From here on I will begin using 'array' and 'table' more or less interchangeably. Conceptually, the collection of sine values constitutes a table, but it is necessarily implemented as an array. In this context, both refer to a sequence of index-accessible sine values beginning with sin(0.0) and progressing at even intervals up to but not including sin(2𝜋).

As with various ways of delineating events to be timed, time need not be measured in seconds. Another altogether valid unit of time is the interval between successive audio samples, 1/44100 second in the case of CD-quality audio.

Taken together, the above offers us six different ways of expressing frequency, only one of which is cycles per second.
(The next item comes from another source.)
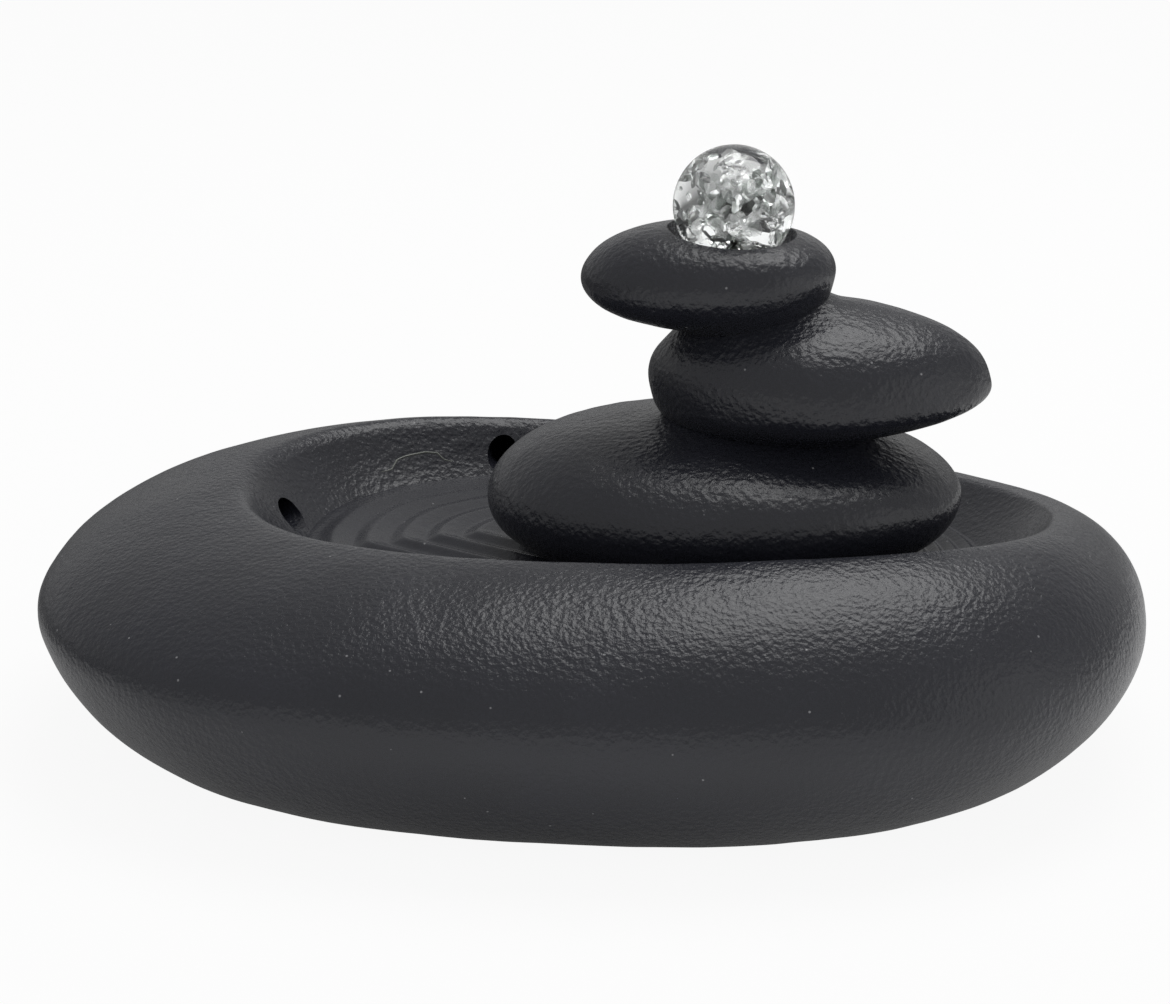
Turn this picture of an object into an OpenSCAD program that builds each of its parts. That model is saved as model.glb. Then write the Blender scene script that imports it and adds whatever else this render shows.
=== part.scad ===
/* [Bowl] */
// Overall length of the bowl along X
bowl_l = 279; // [272:0.5:286]
// Overall width of the bowl along Y
bowl_w = 207; // [204:0.5:211]
// Height of the widest line of the bowl
belly_h = 36.6; // [35.4:0.1:37.6]
// Fall of the widest line from the left end to the right end
belly_tilt = -1.8; // [-2.5:0.1:0]
// Mean height of the rim
rim_h = 58.4; // [57.5:0.1:60]
// Rise of the rim towards the front
rim_rise = 6; // [4:0.1:7]
// Twist of the rim between its corners
rim_twist = 6.7; // [4:0.1:7.5]
// Size of the foot against the widest outline
foot_ratio = 0.745; // [0.725:0.005:0.76]
// Exponent of the outline in plan, 1 is an ellipse
plan_pow = 0.83; // [0.8:0.01:0.88]
// Exponent of the lower side profile, 2 is an ellipse
low_pow = 1.6; // [1.54:0.01:1.72]
// Exponent of the upper side profile, 2 is an ellipse
up_pow = 1.62; // [1.55:0.01:1.75]
// Thickness of the cast wall
wall_t = 5.5; // [5:0.1:6]

/* [Pool] */
// Length of the pool edge
pool_l = 205.6; // [202:0.2:208]
// Width of the pool edge
pool_w = 142.6; // [139:0.2:144]
// Centre of the pool along X
pool_x = 12.2; // [11:0.1:13]
// Centre of the pool along Y
pool_y = 12.3; // [11:0.1:13]
// Turn of the pool oval, degrees
pool_turn = -6.3; // [-7:0.1:-4]
// Exponent of the pool oval, 1 is an ellipse
pool_pow = 0.91; // [0.88:0.01:0.96]
// Width of the crest outside the pool edge
crest_w = 1.5; // [1:0.1:2]
// Drop from the crest to the pool edge
lip_drop = 0.5; // [0.3:0.1:0.8]
// Size of the raked floor against the pool edge
floor_ratio = 0.85; // [0.83:0.01:0.87]
// Height of the raked floor
floor_z = 43; // [42.5:0.1:43.4]
// Thickness of the deck under the floor
deck_t = 4; // [3.6:0.1:4.4]
// Height of one raked line
ripple_h = 1.5; // [0.8:0.1:1.7]
// Distance from one raked line to the next
ripple_w = 9.2; // [8.6:0.1:9.8]
// Width of each drain slot
drain_w = 7.6; // [6.8:0.1:8]
// Height of each drain slot
drain_h = 8.2; // [8:0.1:8.8]

/* [Pump well] */
// Length of the well opening through the deck
well_l = 49; // [47:0.5:50]
// Width of the well opening through the deck
well_w = 35; // [34:0.5:36]
// Width of the curb that carries the stones
curb_w = 4; // [3:0.1:4.5]

/* [Base] */
// Thickness of the base plate
plate_t = 4; // [3.6:0.1:4.4]
// Width of the casting outside the base plate
foot_wall = 6; // [5.5:0.1:7]
// Diameter of a foot pad
pad_d = 18; // [14:0.5:20]

/* [Stones] */
// Position of the water column along X
stack_x = 34.2; // [33.8:0.1:34.8]
// Position of the water column along Y
stack_y = 8; // [7.6:0.1:8.4]
// Diameter of the bore through the stones
bore_d = 12; // [11.8:0.1:12.4]
// Diameter of the chamber under the lower stone
chamber_d = 32; // [31:0.2:33]
// Diameter of the cup in the upper stone
cup_d = 32.6; // [32:0.1:33.4]
// Diameter of a locating dowel
dowel_d = 4; // [3:0.2:5]
// Half length of the lower stone
low_a = 59.1; // [58.4:0.1:60]
// Half width of the lower stone
low_b = 44.4; // [43.6:0.1:45]
// Height of the lower stone above its widest line
low_up = 19.6; // [19.2:0.1:20.2]
// Depth of the lower stone below its widest line
low_dn = 20.4; // [20:0.1:20.8]
// Half length of the middle stone
mid_a = 42.4; // [42:0.1:43.4]
// Half width of the middle stone
mid_b = 30.4; // [29.8:0.1:31.2]
// Height of the middle stone above its widest line
mid_up = 23; // [22.6:0.1:23.4]
// Depth of the middle stone below its widest line
mid_dn = 13.3; // [13:0.1:13.8]
// Half length of the upper stone
top_a = 30.7; // [30.2:0.1:31.4]
// Half width of the upper stone
top_b = 24; // [23.8:0.1:24.8]
// Height of the upper stone above its widest line
top_up = 12.9; // [12.7:0.1:13.4]
// Depth of the upper stone below its widest line
top_dn = 12.6; // [12.3:0.1:13]

/* [Ball and light] */
// Diameter of the glass ball
ball_d = 30; // [29:0.1:30.6]
// Outer diameter of the light housing
light_d = 24.6; // [24:0.1:25]
// Height of the light housing
light_h = 7; // [6.8:0.1:7.4]
// Outer diameter of the riser tube
riser_d = 7; // [6.8:0.1:7.2]
// Inner diameter of the riser tube
riser_id = 5; // [4.6:0.1:5.2]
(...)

Remember that a cycle is one complete sine wave, that a radian is equal to 1/2𝜋 cycles (about 0.159154943091895), and that the magnitude of sine table indices as a measure of a fraction of a cycle depends upon the size of the array holding the sine values.

  • cycles per second (Hz)
  • cycles per sample
  • radians per second
  • radians per sample
  • sine table indices per second
  • sine table indices per sample

Which of these is chosen has implications for the complexity and performance of the algorithms involved, which will be the subject of the next installment.